What did the FBI learn from its surveillance? We don't know all of the details because, while some of the FBI files have been revealed or described, the bulk have been sealed by a 1977 court order that will expire in 2027. What we do know strongly suggests that King was not a communist but that one of his closest associates and advisers, Stanley Levison, might well have been. There are also strong indications that King did indeed commit adultery and sometimes spoke crudely in private.

If, in 2027, the unsealed recordings and documents confirm what we currently know, that almost surely will not and certainly should not lead to a wholesale re-evaluation of Dr. King and his legacy. Especially in the early days of the civil rights movement, most sympathizers were on the political left, and some of them were former communists or still communists. Even if Levison was a paid agent of Moscow and even if Dr. King knew as much, it should not be discrediting that he worked cooperatively with Levison on their shared goals--roughly in the same way that it hardly discredits the U.S. fight against the Nazis in World War II that we cooperated with the Soviet Union.

Meanwhile, we might count the fact (assuming it is a fact) that King was unfaithful to his wife as disappointing, but that sort of fact has not generally been understood to tarnish a leader's legacy, at least so long as it does not affect his public performance (as it did with President Bill Clinton, at least as a consequence of the Starr Report and resulting fallout). King's (assumed) infidelity looks a whole lot like the contemporary conduct of President John F. Kennedy, Jr.--which is typically noted as part of his persona but not thought to discredit any of his accomplishments. Indeed, it would be bizarre to say, for example, that Kennedy shouldn't be lauded for de-escalating the Cuban missile crisis because he cheated on his wife. So too with King. Some personal failings, even character flaws, are, if not exactly forgivable (because it is not the public's place to forgive private wrongs), largely irrelevant to a person's public accomplishments.
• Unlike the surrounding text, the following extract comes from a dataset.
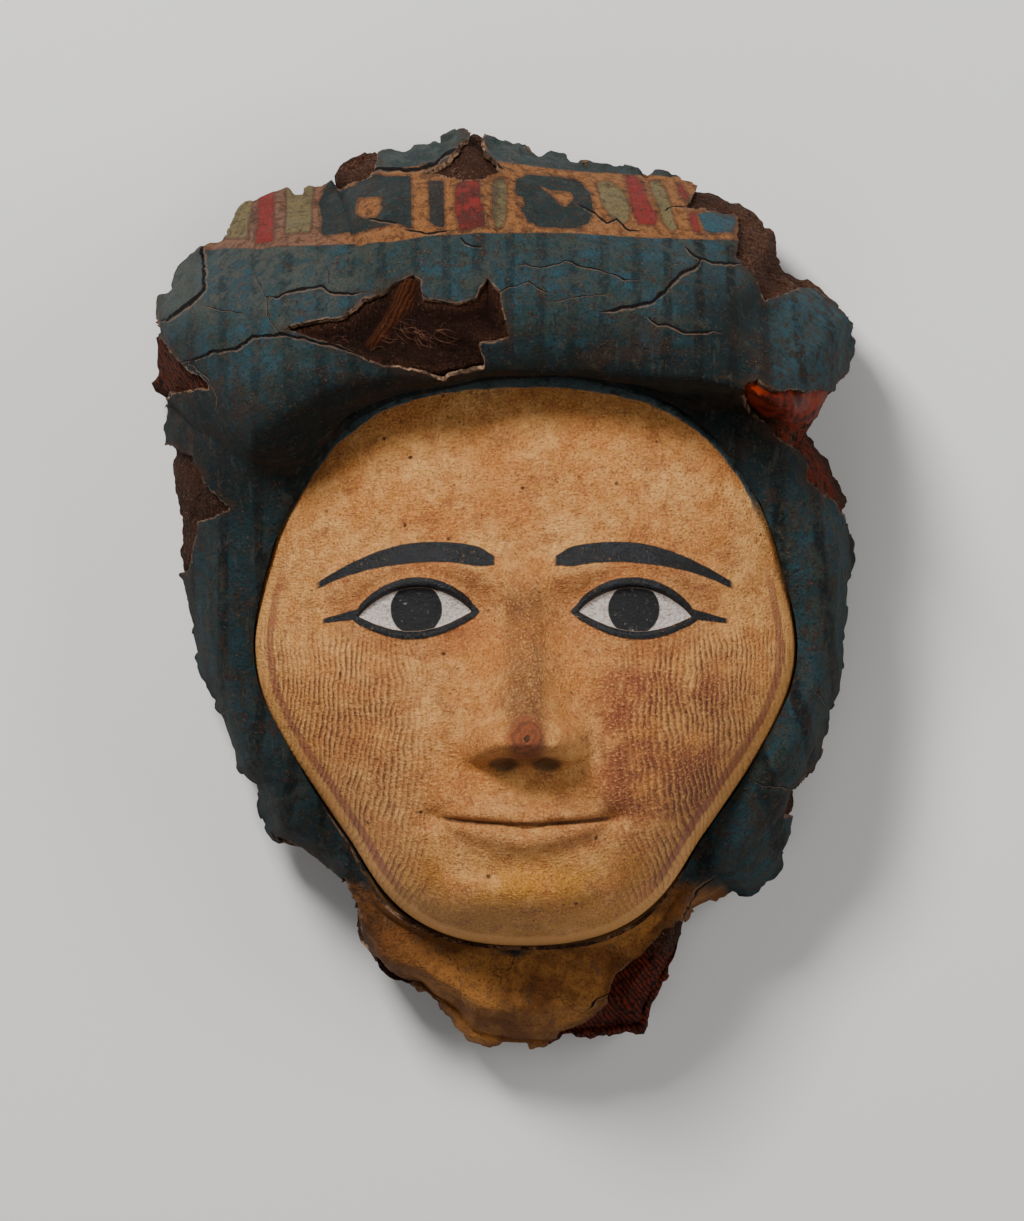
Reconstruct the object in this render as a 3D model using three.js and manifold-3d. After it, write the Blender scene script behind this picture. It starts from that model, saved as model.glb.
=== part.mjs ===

To be sure, in 1983, North Carolina arch-conservative Senator Jesse Helms unsuccessfully sought to have the FBI material on Dr. King unsealed early because he thought that exposure would derail the momentum for the King holiday, but there is no reason to think that Helms was right about that. And by now, Dr. King is an almost-mythic figure, so that it would take an incredible revelation to lead to a substantial re-evaluation, much less cancellation.

It is highly unlikely that the files contain such a revelation. If there were any evidence that King had engaged in criminal conduct, there is every reason to believe that Hoover's FBI would have developed a case against him. In other settings in which ongoing covert surveillance programs revealed evidence of crime, the FBI developed its court-admissible evidence separately so as to avoid revelation of the covert surveillance. It surely could have done so with King. That it didn't strongly suggests that there was no evidence of criminality on King's part.

What about other figures? Suppose we learn that some beloved figure was secretly engaged in a great evil? Depending on the nature of the evil, we might completely re-evaluate the figure and their work. For example, if one accepts the portrayal of Mother Teresa in Christopher Hitchens's 1994 television documentary Hell's Angel, then one will see her as harming rather than ministering to the poor. One might then wish to cancel, in the sense of no longer honor, Mother Teresa. (I take no position on the question.)

In other settings, new information or the placing of greater weight on previously known information might lead to a subtler re-evaluation. For example, taking seriously the enormity of the fact that many of the founders of our nation were enslavers might lead us to view the country and its legal foundation in a different and less celebratory light than it has mostly been taught in our schools. Despite overstatements and inaccuracies, the 1619 Project appears to have been launched in this spirit. A somewhat less controversial effort along these lines is Jill Lepore's These Truths, which appropriately treats race and slavery as more central to the American project than in most prior accounts of U.S. history.

What about the heroes themselves? I addressed that question in an essay on this blog in August 2017 and have little to add to it, except to say that this problem will likely never go away for the following reasons: (1) It is difficult to celebrate an event or institution without concretizing it in the form of a person or persons who were instrumental in bringing it about; (2) all such persons have flaws; and (3) even people who were seen as virtually flawless in their day will have engaged in behavior that future generations come to question or even regard as evil.

That said, for now, and I expect for many years after the FBI files on Dr. King are unsealed, we should celebrate the man and his work.

Postscript: For an excellent discussion of the FBI and Dr. King, I highly recommend Beverly Gage's terrific book G-Man: J. Edgar Hoover and the Making of the American Century. King appears only in the later chapters of what is a very long book, but Hoover's story is itself fascinating.